---------- GIVEN DATA

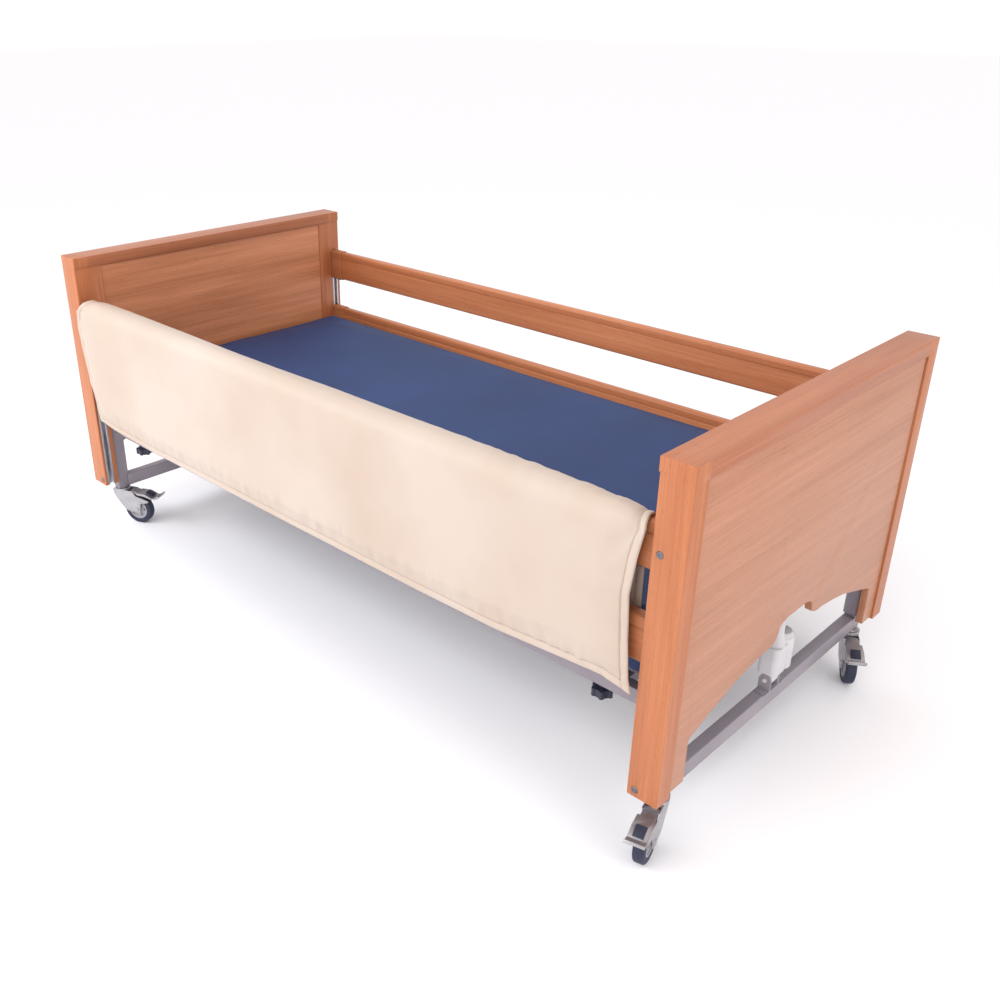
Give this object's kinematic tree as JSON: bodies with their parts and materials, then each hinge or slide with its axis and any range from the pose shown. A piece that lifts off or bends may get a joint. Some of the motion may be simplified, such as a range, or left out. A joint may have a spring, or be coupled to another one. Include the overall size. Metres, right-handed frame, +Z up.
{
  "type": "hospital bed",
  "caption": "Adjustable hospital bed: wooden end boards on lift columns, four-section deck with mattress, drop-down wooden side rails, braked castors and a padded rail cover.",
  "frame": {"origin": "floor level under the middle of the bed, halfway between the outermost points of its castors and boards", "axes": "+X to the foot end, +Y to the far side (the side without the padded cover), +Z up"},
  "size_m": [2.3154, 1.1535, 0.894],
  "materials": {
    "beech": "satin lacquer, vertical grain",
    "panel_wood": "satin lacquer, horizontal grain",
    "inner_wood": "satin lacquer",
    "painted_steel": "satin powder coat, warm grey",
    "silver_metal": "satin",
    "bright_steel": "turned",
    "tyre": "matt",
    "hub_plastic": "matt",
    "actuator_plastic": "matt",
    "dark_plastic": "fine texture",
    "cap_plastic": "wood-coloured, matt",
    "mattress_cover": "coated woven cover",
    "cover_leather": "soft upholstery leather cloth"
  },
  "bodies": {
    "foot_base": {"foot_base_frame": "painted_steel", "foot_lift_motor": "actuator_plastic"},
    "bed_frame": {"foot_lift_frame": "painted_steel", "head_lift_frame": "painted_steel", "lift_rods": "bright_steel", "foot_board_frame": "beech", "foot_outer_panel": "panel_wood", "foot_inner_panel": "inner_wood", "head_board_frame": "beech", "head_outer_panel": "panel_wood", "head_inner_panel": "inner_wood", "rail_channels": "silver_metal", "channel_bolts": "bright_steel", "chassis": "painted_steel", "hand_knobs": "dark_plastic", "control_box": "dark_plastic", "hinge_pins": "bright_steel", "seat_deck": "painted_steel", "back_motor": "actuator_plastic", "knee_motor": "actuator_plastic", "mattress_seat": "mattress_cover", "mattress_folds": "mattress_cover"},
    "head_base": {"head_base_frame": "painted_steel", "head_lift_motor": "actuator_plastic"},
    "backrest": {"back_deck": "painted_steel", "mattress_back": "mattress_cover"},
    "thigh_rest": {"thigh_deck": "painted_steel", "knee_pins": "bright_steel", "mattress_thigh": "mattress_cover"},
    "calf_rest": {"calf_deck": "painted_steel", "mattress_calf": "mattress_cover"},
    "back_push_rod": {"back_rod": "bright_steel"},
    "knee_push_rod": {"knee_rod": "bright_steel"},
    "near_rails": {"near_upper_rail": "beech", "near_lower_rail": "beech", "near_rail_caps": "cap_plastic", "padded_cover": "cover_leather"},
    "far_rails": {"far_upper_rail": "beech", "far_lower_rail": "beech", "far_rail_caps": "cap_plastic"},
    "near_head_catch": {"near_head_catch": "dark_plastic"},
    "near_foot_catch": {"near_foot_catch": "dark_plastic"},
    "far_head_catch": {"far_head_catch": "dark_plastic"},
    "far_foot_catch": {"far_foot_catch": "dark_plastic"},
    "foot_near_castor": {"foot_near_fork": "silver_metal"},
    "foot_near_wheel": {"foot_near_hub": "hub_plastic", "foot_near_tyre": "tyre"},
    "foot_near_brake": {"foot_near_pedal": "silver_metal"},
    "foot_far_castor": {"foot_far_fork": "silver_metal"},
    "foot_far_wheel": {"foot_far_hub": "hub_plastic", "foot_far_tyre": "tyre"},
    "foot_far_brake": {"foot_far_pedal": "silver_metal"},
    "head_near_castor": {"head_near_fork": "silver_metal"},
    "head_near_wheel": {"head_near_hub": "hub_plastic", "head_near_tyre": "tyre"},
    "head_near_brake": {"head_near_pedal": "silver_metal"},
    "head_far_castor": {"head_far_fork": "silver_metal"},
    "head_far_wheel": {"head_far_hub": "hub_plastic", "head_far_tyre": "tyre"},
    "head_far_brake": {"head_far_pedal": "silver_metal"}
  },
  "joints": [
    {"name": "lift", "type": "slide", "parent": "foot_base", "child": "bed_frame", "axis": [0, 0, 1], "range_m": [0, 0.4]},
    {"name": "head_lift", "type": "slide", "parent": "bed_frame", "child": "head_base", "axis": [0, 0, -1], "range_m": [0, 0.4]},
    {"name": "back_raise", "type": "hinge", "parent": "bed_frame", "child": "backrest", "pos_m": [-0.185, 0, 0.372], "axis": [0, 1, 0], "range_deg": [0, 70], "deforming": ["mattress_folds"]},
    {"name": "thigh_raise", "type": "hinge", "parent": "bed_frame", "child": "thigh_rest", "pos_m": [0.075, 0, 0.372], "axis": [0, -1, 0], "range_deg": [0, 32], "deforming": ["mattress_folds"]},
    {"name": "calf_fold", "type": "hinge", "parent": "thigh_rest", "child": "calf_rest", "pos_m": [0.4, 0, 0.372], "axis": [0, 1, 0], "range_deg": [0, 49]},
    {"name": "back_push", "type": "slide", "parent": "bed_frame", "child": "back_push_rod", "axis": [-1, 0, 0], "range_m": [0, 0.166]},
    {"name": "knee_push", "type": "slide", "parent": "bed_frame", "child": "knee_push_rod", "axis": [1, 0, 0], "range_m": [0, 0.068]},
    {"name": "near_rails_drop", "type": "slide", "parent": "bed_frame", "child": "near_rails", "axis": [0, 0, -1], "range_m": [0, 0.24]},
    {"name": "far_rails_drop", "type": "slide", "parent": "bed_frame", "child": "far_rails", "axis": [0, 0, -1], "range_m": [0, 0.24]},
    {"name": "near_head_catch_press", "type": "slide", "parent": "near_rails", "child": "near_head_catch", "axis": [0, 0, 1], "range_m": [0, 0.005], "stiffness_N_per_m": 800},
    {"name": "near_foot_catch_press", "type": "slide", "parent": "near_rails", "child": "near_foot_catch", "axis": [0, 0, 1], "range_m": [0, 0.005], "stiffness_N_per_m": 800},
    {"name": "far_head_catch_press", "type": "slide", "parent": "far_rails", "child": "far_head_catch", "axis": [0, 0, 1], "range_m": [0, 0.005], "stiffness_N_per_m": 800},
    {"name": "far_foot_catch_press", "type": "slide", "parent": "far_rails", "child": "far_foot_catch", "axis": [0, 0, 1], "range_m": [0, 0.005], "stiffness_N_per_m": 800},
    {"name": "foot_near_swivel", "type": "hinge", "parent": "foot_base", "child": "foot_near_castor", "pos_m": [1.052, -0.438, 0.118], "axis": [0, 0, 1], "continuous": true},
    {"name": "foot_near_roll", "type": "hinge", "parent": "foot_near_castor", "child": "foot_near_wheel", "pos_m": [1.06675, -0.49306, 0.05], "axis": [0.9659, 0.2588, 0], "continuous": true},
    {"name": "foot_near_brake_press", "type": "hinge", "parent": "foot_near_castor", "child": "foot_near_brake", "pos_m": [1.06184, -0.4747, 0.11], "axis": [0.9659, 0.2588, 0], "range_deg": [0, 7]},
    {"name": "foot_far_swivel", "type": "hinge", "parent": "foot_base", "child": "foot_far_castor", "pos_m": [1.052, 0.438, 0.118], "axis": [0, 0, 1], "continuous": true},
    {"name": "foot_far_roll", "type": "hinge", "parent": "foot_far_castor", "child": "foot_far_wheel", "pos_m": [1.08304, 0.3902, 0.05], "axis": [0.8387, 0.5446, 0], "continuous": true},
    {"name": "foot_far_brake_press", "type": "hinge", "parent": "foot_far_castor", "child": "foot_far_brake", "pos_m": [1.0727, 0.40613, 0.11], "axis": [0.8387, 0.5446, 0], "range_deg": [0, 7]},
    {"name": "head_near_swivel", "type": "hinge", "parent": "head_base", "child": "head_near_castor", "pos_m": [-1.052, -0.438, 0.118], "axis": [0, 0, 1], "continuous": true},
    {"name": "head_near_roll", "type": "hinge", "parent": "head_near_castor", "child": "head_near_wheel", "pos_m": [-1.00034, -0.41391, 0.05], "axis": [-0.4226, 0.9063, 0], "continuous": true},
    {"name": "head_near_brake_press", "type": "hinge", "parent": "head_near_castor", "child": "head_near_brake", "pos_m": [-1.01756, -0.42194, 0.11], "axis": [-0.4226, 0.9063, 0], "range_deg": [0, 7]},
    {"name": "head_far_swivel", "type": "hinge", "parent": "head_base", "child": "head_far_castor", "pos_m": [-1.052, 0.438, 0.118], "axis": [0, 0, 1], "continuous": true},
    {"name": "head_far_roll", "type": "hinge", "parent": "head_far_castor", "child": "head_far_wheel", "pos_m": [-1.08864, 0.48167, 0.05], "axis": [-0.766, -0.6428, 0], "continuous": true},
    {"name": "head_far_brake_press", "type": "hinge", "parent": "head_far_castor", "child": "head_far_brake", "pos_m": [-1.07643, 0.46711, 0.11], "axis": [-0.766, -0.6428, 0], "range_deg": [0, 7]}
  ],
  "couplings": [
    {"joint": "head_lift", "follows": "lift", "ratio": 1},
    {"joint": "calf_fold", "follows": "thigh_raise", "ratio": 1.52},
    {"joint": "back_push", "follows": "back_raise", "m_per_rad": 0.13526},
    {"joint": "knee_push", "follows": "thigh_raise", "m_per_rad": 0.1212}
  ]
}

--------------------

→ **WHAT YOU SHOULD DO**
Each line above that includes "bodies" should be shown.

→ **FULL ANSWER**
Give this object's kinematic tree as JSON: bodies with their parts and materials, then each hinge or slide with its axis and any range from the pose shown. A piece that lifts off or bends may get a joint. Some of the motion may be simplified, such as a range, or left out. A joint may have a spring, or be coupled to another one. Include the overall size. Metres, right-handed frame, +Z up.
  "bodies": {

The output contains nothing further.